Prado could not be reached for comment on Huerta's accusation, though the priest declared in a recent interview at the sanctuary that "I've never molested any boy."
In the meantime, Father Patrick Guidon, director of the Oblates in San Antonio, said an emissary had been sent to Costa Rica to serve Prado with official and final notice that he was being expelled from the order.
"He (the emissary) spoke to Father Prado and to Delgado," said Guidon. "He said Delgado insisted on giving him a message from the Virgin."
"He said it was `scary.' "
That message was to leave the group and Prado alone.
According to reports, between 20 and 30 teenage boys, most of whom are said to be from Texas, recently arrived in San Isidro de Grecia. Those youths are reportedly dressed as monks, in black cassocks and scapulae, and are said to be busily digging a series of bunkers at the rear of the sanctuary.
The bunkers are said to be for food, in preparation for the Armageddon that Delgado has prophesied for the end of December.
Another U.S. priest, Monsignor Richard Louis Carroll of Mississippi, recently visited the sanctuary while writing a book about religious apparitions.

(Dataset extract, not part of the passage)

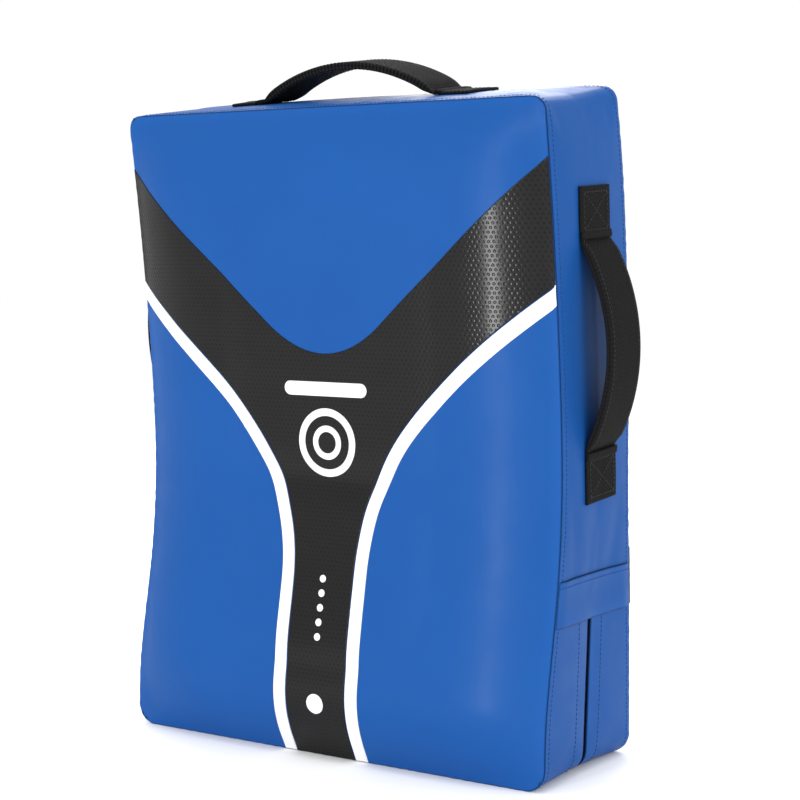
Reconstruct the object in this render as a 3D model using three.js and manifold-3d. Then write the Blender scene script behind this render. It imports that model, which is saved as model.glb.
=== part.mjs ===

Carroll said he believes Delgado receives messages from the Virgin Mary. The monsignor also said he was not aware of bunkers being dug, and he took issue with descriptions of the group as a "cult" or as "dangerous."
"This is an oasis of peace," he said. "These are kind, loving, decent people. None of these youths are here under duress."
Carroll conceded, however, that he speaks no Spanish, had no conversations with any of the boys or with many of the cult members, and did not venture into the area where the youths are reportedly digging.